Question: "I noticed that sometimes people are leaving two separate answers for the same question.Sometimes when I answer and leave up to three different methods as the answer, should I be splitting those up into three different answers? Is this being done to pad upvotes, or is it frowned upon or should it be avoided?"

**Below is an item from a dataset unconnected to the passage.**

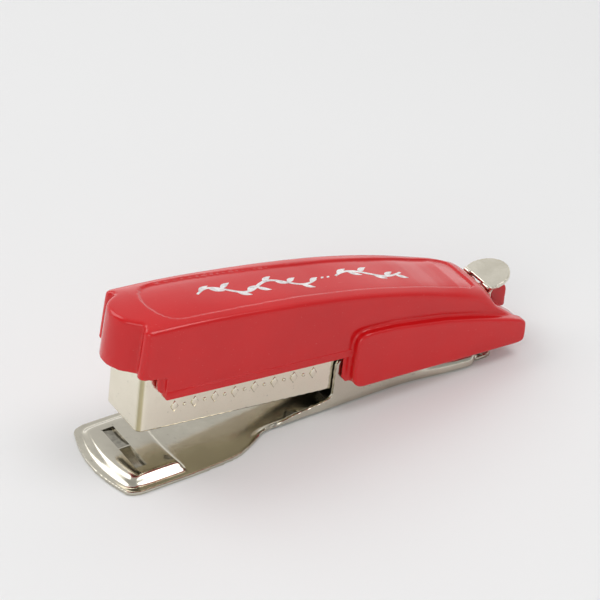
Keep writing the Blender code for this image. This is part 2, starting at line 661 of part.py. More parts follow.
def make_recess():
    """The sunk panel on the deck, round at its front and open to the rear rim."""
    bm = bmesh.new()
    rows = []
    stations = [6.9, 7.0, 7.25, 7.7, 8.4, 9.4, 10.8, 12.5, 16, 20, 24, 28, 34, 40, 47, 53, 58, 62, 65, 68, 70.0,
                71.2, 71.7]
    for u in stations:
        front = min((u - 6.88) / 5.6, 1.0)
        width = (6.0 - 0.75 * smoothstep(14, 40, u)) * math.sqrt(max(1 - (1 - front) ** 2.6, 0.0))
        if u > 70:
            width -= 0.9 * (u - 70) / 1.7
        shares = [-1.0, -0.5, 0.0, 0.5, 1.0]
        low = [(u, width * s, deck(u, width * s, RECESS_DEPTH)) for s in shares]
        high = [(u, width * s, deck(u, 0.0) + 2.5) for s in reversed(shares)]
        rows.append([bm.verts.new(shift(point, "cutter")) for point in low + high])
    grid_faces(bm, rows, close=True)
    bm.faces.new(rows[0])
    bm.faces.new(rows[-1])
    return from_bmesh("deck_recess", bm, "cutter")


WING = [(44.85, 5.2), (44.95, 4.3), (45.3, 3.4), (45.9, 2.7), (46.8, 2.4), (58.8, 3.06), (69.4, 3.57),
        (79.6, 4.15), (80.6, 4.35), (81.05, 4.7), (81.25, 5.3), (81.15, 7.5), (81.0, 8.4), (80.5, 8.85),
        (78.3, 9.55), (70.3, 11.25), (63.5, 12.4), (53.0, 13.35), (47.2, 13.3), (46.2, 13.1), (45.5, 12.7),
        (45.05, 12.1), (44.85, 11.2)]


def make_cover():
    cover = make_cover_outer()
    skirt = [(-6, -6), (-6, 13.1), (3.0, 12.95), (6.9, 12.6), (7.5, 12.55), (8.1, 12.4), (8.1, 8.25),
             (8.25, 8.1), (41.7, 8.4), (46.0, 8.5), (46.0, 5.0), (48.0, 3.9), (58.8, 4.3),
             (69.4, 4.8), (80.4, 5.4), (80.9, 5.8), (92, 5.8), (92, -6)]
    cuts = [flat("skirt_cut", skirt, (-13, 13), "uv", "cutter"), make_cavity()]
    boolean(cover, "DIFFERENCE", cuts)
    wings, ribs, holes = [], [], []
    for side, word in ((1, "left"), (-1, "right")):
        wings.append(soft_slab(f"wing_{word}", WING, side * 7.2, side * WING_HALF, 0.5, "cutter"))
        ribs.append(flat(f"front_rib_{word}", [(6.95, 14.0), (6.95, 10.4), (7.15, 9.6), (7.6, 9.05),
                                               (8.1, 8.9), (11.0, 9.2), (11.0, 14.0)],
                         (side * 6.12, side * 7.1), "uv", "cutter"))
        ribs.append(flat(f"rear_rib_{word}", [(43.5, 11.0), (43.5, 4.2), (44.4, 3.15), (48.0, 3.25),
                                              (48.0, 11.0)], (side * 7.02, side * 7.5), "uv", "cutter"))
        centre = (PIVOT_U, 0, PIVOT_V)
        span = [(side * 6.5, 0), (side * 6.5, STUD_R + GAP), (side * 8.5, STUD_R + GAP), (side * 8.5, 0)]
        holes.append(turned(f"wing_hole_{word}", span, "y", centre, "cutter"))
    boolean(cover, "UNION", wings + ribs)
    tail = block("tail_opening", (74.9, -4.2, -6), (95, 4.2, 25), "cutter")
    boolean(cover, "DIFFERENCE", [tail])
    fin_line = [(72.0, 12.0), (72.0, 9.6), (74.5, 8.7), (81.3, 7.5), (81.45, 7.9), (81.35, 11.1), (81.1, 11.75),
                (80.6, 12.2), (79.9, 12.35), (79.0, 12.1), (77.8, 11.5), (76.4, 11.5), (75.3, 11.9),
                (75.15, 13.2), (74.6, 13.6), (73.6, 12.6)]
    fin = flat("tail_fin", fin_line, (-1.6, 1.6), "uv", "cutter", smooth=30)
    boolean(cover, "UNION", [fin])
    boolean(cover, "DIFFERENCE", [make_recess()] + holes)
    rivet_holes = []
    for word, u in (("front", 16.0), ("rear", 44.0)):
        roof = smooth_table(SIDE_EDGE, u) - DECK_T
        rivet_holes.append(turned(f"deck_hole_{word}", [(roof - 2 - PIVOT_V, 0), (roof - 2 - PIVOT_V, 1.2),
                                                        (roof + 0.75 - PIVOT_V, 1.2),
                                                        (roof + 0.75 - PIVOT_V, 0)], "v", (u, 0, PIVOT_V),
                                  "cutter", steps=16))
    boolean(cover, "DIFFERENCE", rivet_holes)


def make_handle_plate():
    line = [(u, smooth_table(SIDE_EDGE, u) - DECK_T - GAP) for u in (6.5, 12, 18, 25, 32, 39, 46, 52, 56)]
    upper = [(u, v) for u, v in line]
    lower = [(u, v - 0.8) for u, v in reversed(line)]
    plate = flat("handle_plate", upper + lower, (-4.9, 4.9), "uv", "upper", STEEL, smooth=40)
    holes = []
    for word, u in (("front", 16.0), ("rear", 44.0)):
        under = smooth_table(SIDE_EDGE, u) - DECK_T - GAP - 0.8 - PIVOT_V
        spot = (u, 0, PIVOT_V)
        holes.append(turned(f"handle_hole_{word}", [(under - 2, 0), (under - 2, 1.2), (under + 2.2, 1.2),
                                                    (under + 2.2, 0)], "v", spot, "cutter", steps=16))
        turned(f"handle_rivet_{word}", [(under - 1.0, 0), (under - 0.95, 1.0), (under - 0.75, 1.6),
                                        (under - 0.45, 1.7), (under - 0.45, 0.9), (under + 1.5, 0.9),
                                        (under + 1.5, 0)], "v", spot, "upper", STEEL, steps=20)
    boolean(plate, "DIFFERENCE", holes)


# ---------------------------------------------------------------- build

for old in list(bpy.data.objects):
    bpy.data.objects.remove(old)

PARTS = bpy.data.collections.new("pocket_stapler")
CUTTERS = bpy.data.collections.new("cutters")
bpy.context.scene.collection.children.link(PARTS)
bpy.context.scene.collection.children.link(CUTTERS)
CUTTERS.hide_render = True

NICKEL = material("nickel_plate", (0.72, 0.70, 0.66), 0.22, 1.0)
STEEL = material("bright_steel", (0.60, 0.60, 0.60), 0.35, 1.0)
SPRING_STEEL = material("spring_steel", (0.36, 0.37, 0.39), 0.38, 1.0)
RED = material("red_plastic", (0.60, 0.02, 0.025), 0.25)

UPPER = bpy.data.objects.new("pivot_axis", None)
UPPER.location = ((PIVOT_U - CENTRE_U) * MM, 0, PIVOT_V * MM)
UPPER.rotation_euler = (0, math.radians(REST_TILT), 0)
PARTS.objects.link(UPPER)

make_base_plate()
make_base_fittings()
make_channel()
make_rail()
make_spring_bridge()
make_driver()
make_pusher()
make_tab(make_rod())
make_cover()
make_handle_plate()
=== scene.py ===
"""Looks of the pocket stapler: fine meshes and finishes for the pieces that show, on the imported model.

Drawn coordinates are (u, y, v) in millimetres: u along the length, rising from the nose to the tail, v up
from the table. The upper half is drawn as it lies when the stapler is flat, and `spot` tilts it
about the pivot pin to where it rests."""

import math

import bmesh
import bpy
from mathutils import Matrix, Vector


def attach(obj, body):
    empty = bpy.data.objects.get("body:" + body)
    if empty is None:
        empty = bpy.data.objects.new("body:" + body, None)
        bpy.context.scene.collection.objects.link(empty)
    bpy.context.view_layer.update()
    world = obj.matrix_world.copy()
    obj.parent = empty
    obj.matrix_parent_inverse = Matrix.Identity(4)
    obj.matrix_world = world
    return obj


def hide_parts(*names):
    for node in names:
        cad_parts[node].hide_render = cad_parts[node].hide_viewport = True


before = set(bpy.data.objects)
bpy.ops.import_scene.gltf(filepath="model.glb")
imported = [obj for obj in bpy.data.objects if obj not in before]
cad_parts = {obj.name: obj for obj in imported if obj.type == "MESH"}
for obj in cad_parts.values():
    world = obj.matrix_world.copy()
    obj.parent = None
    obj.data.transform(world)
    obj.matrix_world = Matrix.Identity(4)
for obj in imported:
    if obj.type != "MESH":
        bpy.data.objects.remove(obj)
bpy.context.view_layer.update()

MM = 0.001
GAP = 0.3  # clearance round pins, rivets and the rod
CENTRE_U = 40.35
PIVOT_U, PIVOT_V = 68.0, 6.0
REST_TILT = math.radians(6.74)

SHEET, ANVIL_TOP = 0.7, 2.0
PADDLE_HALF, PADDLE_END = 11.1, 12.0
POCKET_ALONG = (3.55, 5.75)
POCKET = [(0.15, 0.1), (1.2, 0.32), (2.6, 0.5), (4.2, 0.6), (5.6, 0.56), (6.25, 0.46)]
EAR_OUT, EAR_TOP = 6.75, 10.6
STUD_R, RIVET_HOLE_R = 1.4, 1.3
CHANNEL_HALF, CHANNEL_WALL = 5.78, 0.7
NOSE_U, NOSE_R = 4.4, 1.3
CHANNEL_FLOOR, CHANNEL_REAR_FLOOR, CHANNEL_END = 1.1, 2.6, 76.0
ROD_V, ROD_R = 5.6, 0.8
TAB_U, TAB_V, TAB_PITCH, TAB_R, TAB_SET, TAB_T = 75.6, 13.775, 17.0, 4.38, 1.83, 0.7
SKIRT_INNER_FRONT, SKIRT_INNER_REAR = 6.2, 7.05
DECK_T, RECESS_DEPTH, WING_HALF, EDGE_R = 1.2, 0.4, 9.3, 0.7

COVER_VOXEL, SHEET_VOXEL, TAB_VOXEL = 0.21, 0.21, 0.14


# ---------------------------------------------------------------- numbers

def lerp_table(table, x):
    if x <= table[0][0]:
        return table[0][1]
    for (x0, y0), (x1, y1) in zip(table, table[1:]):
        if x <= x1:
            return y0 + (y1 - y0) * (x - x0) / (x1 - x0)
    return table[-1][1]


def smooth_table(table, x):
    """Catmull-Rom through the table's points."""
    if x <= table[0][0]:
        return table[0][1]
    if x >= table[-1][0]:
        return table[-1][1]
    i = max(k for k in range(len(table) - 1) if table[k][0] <= x)

    def slope(k):
        a, b = max(k - 1, 0), min(k + 1, len(table) - 1)
        return (table[b][1] - table[a][1]) / (table[b][0] - table[a][0])

    (x0, y0), (x1, y1) = table[i], table[i + 1]
    w, t = x1 - x0, (x - x0) / (x1 - x0)
    return ((2 * t**3 - 3 * t**2 + 1) * y0 + (t**3 - 2 * t**2 + t) * w * slope(i)
            + (3 * t**2 - 2 * t**3) * y1 + (t**3 - t**2) * w * slope(i + 1))


def smoothstep(low, high, x):
    t = min(max((x - low) / (high - low), 0.0), 1.0)
    return t * t * (3 - 2 * t)


def arc(cx, cy, r, start, end, count):
    """Points on a circle, angles in degrees."""
    angles = [math.radians(start + (end - start) * k / count) for k in range(count + 1)]
    return [(cx + r * math.cos(a), cy + r * math.sin(a)) for a in angles]


def spot(point, where):
    """A drawn point's place in the frame, in metres."""
    u, y, v = point
    if where == "base":
        return Vector(((u - CENTRE_U) * MM, y * MM, v * MM))
    du, dv = u - PIVOT_U, v - PIVOT_V
    cos, sin = math.cos(REST_TILT), math.sin(REST_TILT)
    along, up = PIVOT_U - CENTRE_U + du * cos + dv * sin, PIVOT_V - du * sin + dv * cos
    return Vector((along * MM, y * MM, up * MM))


# ---------------------------------------------------------------- mesh helpers

def from_bmesh(name, bm):
    bmesh.ops.recalc_face_normals(bm, faces=bm.faces)
    if all(edge.is_manifold for edge in bm.edges) and bm.calc_volume(signed=True) < 0:
        bmesh.ops.reverse_faces(bm, faces=bm.faces)
    mesh = bpy.data.meshes.new(name)
    bm.to_mesh(mesh)
    bm.free()
    obj = bpy.data.objects.new(name, mesh)
    bpy.context.scene.collection.objects.link(obj)
    return obj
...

Answer: "It is a matter of understandability. In most cases, I try to combine multiple approaches into one answer. However, if the approaches are long and involved, I will split them into separate answers to reduce confusion and improve readability. I strive to give one answer per question, but on occasion, that is not the best approach."

I agree to this principle, but some users have computers that are slow and where it is difficult to write longer posts (posts with more than 5000 characters) - I believe this forum should allow such users to write multiple posts if this is needed.